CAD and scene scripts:

══════

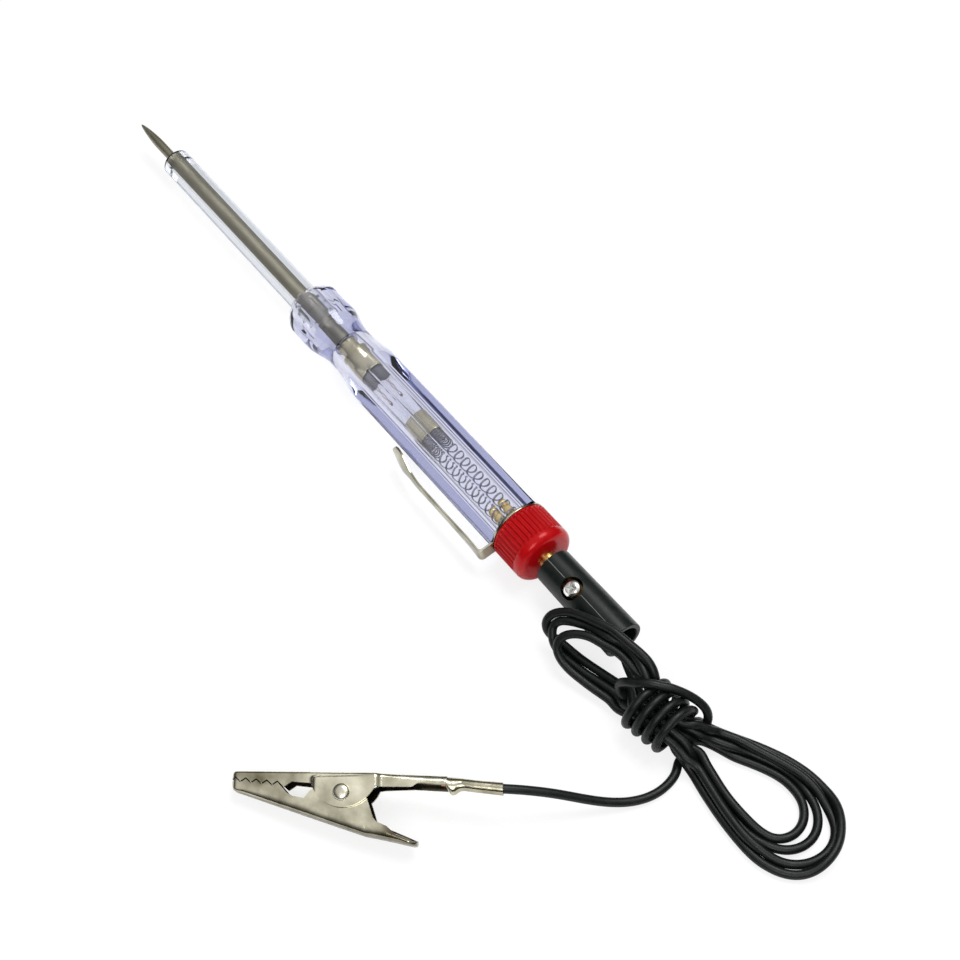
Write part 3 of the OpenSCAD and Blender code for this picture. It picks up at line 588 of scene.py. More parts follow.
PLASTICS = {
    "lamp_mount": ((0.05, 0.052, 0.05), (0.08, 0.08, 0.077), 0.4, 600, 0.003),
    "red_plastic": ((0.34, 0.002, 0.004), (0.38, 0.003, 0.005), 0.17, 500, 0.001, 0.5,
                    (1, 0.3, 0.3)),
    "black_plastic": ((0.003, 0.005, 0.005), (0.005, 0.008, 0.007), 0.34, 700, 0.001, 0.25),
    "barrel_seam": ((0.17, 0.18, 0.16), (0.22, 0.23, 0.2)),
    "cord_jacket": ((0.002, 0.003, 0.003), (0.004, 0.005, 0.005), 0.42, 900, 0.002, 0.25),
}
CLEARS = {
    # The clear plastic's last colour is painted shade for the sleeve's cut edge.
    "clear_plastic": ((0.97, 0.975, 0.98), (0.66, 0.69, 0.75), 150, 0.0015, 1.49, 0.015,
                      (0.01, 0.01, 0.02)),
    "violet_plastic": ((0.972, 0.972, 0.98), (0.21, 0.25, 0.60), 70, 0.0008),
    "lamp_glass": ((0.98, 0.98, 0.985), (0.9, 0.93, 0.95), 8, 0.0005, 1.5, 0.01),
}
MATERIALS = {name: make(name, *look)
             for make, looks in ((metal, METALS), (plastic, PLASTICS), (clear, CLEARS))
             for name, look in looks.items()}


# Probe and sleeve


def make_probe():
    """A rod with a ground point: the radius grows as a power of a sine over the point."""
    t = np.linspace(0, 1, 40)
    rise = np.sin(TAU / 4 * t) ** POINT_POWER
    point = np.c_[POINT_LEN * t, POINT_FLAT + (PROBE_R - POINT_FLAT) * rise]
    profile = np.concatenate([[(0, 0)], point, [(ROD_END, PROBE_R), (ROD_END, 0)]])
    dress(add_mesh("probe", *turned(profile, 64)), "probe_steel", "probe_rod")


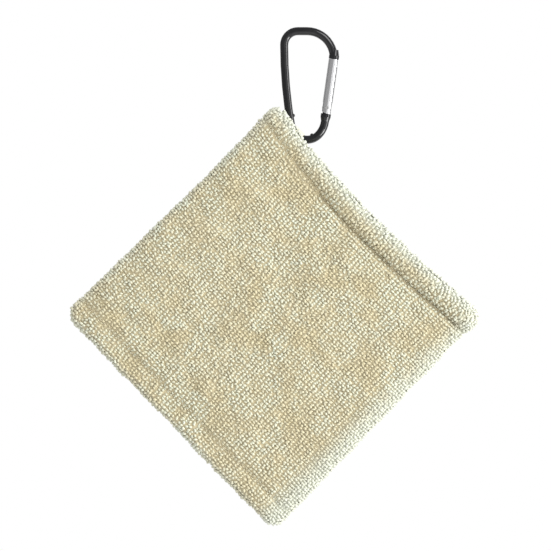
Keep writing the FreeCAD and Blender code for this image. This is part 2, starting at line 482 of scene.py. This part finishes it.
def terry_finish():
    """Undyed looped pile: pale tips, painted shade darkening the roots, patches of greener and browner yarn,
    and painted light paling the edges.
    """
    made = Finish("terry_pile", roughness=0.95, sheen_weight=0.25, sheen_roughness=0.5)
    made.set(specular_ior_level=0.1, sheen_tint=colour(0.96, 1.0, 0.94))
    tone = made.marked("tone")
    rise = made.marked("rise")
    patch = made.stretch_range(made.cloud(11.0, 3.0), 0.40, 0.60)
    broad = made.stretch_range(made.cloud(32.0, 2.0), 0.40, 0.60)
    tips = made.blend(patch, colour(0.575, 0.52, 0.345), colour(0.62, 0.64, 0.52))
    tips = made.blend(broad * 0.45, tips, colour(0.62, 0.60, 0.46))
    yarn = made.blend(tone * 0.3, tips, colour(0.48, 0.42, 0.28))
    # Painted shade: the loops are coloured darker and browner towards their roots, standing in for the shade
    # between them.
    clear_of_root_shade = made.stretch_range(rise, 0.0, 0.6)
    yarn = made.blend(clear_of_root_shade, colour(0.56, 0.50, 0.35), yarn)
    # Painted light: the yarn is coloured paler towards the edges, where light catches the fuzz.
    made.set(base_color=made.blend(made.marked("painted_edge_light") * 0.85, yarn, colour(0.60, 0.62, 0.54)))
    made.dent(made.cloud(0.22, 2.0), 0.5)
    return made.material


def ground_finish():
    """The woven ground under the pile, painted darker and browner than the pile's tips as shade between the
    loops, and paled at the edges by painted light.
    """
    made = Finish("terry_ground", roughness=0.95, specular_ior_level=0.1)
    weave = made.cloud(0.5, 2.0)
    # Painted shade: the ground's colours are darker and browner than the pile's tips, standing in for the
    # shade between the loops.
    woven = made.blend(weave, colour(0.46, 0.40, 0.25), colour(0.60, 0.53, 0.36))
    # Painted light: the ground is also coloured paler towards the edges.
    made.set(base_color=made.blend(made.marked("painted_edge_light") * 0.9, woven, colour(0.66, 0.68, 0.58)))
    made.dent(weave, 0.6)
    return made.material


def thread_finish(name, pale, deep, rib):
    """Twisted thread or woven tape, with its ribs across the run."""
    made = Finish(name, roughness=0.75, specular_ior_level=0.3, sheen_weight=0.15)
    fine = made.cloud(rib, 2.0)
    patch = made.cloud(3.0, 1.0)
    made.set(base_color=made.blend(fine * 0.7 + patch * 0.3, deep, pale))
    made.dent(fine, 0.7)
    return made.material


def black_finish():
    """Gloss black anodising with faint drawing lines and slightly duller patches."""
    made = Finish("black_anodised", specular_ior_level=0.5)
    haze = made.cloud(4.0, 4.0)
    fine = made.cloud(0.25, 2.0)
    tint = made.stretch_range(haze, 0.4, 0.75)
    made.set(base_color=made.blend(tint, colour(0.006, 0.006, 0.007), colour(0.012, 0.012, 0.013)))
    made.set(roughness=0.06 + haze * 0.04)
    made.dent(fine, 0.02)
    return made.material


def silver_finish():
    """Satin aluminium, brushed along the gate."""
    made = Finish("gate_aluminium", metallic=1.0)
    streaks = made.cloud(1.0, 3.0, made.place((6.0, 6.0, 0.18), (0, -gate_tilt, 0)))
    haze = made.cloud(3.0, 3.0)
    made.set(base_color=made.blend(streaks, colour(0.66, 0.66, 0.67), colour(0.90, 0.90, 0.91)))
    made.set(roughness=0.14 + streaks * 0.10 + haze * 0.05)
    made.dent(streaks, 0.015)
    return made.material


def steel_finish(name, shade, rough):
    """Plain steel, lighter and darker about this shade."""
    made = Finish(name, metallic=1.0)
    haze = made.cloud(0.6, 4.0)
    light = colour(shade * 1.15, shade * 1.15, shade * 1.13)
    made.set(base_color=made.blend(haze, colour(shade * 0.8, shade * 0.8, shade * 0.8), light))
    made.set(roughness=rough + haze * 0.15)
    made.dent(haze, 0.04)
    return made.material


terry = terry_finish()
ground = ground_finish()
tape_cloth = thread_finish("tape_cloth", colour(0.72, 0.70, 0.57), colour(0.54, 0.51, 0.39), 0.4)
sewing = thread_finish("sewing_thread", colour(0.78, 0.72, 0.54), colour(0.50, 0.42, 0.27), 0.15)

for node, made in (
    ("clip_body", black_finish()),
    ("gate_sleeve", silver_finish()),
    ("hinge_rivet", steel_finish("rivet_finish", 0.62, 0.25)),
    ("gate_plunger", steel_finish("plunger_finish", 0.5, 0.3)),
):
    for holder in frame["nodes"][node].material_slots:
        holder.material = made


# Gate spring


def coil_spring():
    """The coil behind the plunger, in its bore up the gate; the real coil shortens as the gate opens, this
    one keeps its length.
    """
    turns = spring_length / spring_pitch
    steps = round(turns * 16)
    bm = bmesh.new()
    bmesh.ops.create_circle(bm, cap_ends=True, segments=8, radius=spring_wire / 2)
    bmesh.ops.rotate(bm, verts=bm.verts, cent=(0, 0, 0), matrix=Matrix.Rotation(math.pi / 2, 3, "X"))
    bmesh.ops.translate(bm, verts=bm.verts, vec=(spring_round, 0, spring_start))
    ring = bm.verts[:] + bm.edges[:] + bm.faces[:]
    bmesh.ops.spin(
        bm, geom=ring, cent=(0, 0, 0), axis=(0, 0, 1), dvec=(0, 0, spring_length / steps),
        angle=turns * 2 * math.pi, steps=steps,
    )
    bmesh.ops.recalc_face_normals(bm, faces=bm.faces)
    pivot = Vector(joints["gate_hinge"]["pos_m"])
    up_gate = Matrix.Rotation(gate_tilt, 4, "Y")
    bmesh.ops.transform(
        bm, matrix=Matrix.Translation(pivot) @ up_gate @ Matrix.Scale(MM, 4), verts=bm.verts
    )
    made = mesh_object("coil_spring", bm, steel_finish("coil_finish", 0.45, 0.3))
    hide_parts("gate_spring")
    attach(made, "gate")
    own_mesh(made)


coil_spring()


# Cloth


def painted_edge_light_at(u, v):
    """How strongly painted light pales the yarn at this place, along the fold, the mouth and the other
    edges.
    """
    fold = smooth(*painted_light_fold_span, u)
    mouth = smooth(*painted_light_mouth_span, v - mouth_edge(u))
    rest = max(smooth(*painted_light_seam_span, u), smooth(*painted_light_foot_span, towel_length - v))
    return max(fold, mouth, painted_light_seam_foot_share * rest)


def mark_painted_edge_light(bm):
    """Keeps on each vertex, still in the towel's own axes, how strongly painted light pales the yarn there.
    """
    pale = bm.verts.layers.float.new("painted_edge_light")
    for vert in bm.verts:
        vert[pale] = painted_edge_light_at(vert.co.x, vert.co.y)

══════

TO DO
Give back the listing exactly, please, from its first line to the line containing "# Probe and sleeve", inclusive, and nothing past that line.

WORKED SOLUTION
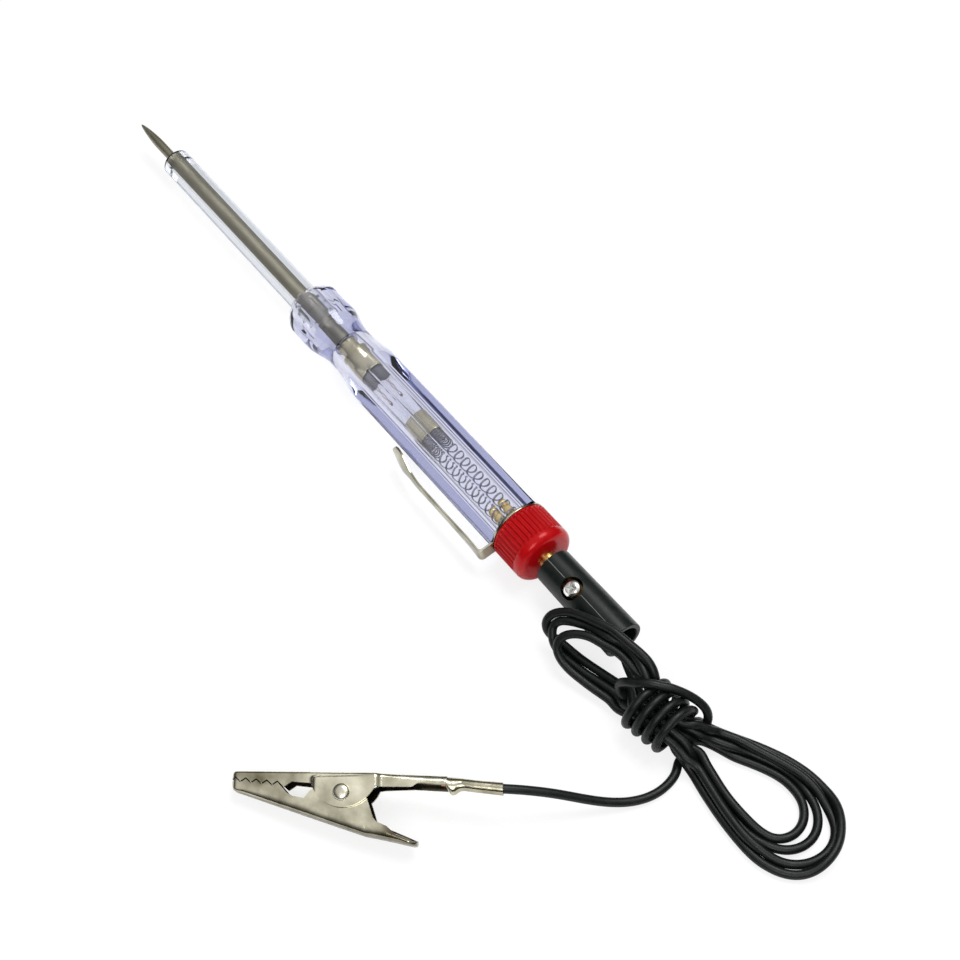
Write part 3 of the OpenSCAD and Blender code for this picture. It picks up at line 588 of scene.py. More parts follow.
PLASTICS = {
    "lamp_mount": ((0.05, 0.052, 0.05), (0.08, 0.08, 0.077), 0.4, 600, 0.003),
    "red_plastic": ((0.34, 0.002, 0.004), (0.38, 0.003, 0.005), 0.17, 500, 0.001, 0.5,
                    (1, 0.3, 0.3)),
    "black_plastic": ((0.003, 0.005, 0.005), (0.005, 0.008, 0.007), 0.34, 700, 0.001, 0.25),
    "barrel_seam": ((0.17, 0.18, 0.16), (0.22, 0.23, 0.2)),
    "cord_jacket": ((0.002, 0.003, 0.003), (0.004, 0.005, 0.005), 0.42, 900, 0.002, 0.25),
}
CLEARS = {
    # The clear plastic's last colour is painted shade for the sleeve's cut edge.
    "clear_plastic": ((0.97, 0.975, 0.98), (0.66, 0.69, 0.75), 150, 0.0015, 1.49, 0.015,
                      (0.01, 0.01, 0.02)),
    "violet_plastic": ((0.972, 0.972, 0.98), (0.21, 0.25, 0.60), 70, 0.0008),
    "lamp_glass": ((0.98, 0.98, 0.985), (0.9, 0.93, 0.95), 8, 0.0005, 1.5, 0.01),
}
MATERIALS = {name: make(name, *look)
             for make, looks in ((metal, METALS), (plastic, PLASTICS), (clear, CLEARS))
             for name, look in looks.items()}


# Probe and sleeve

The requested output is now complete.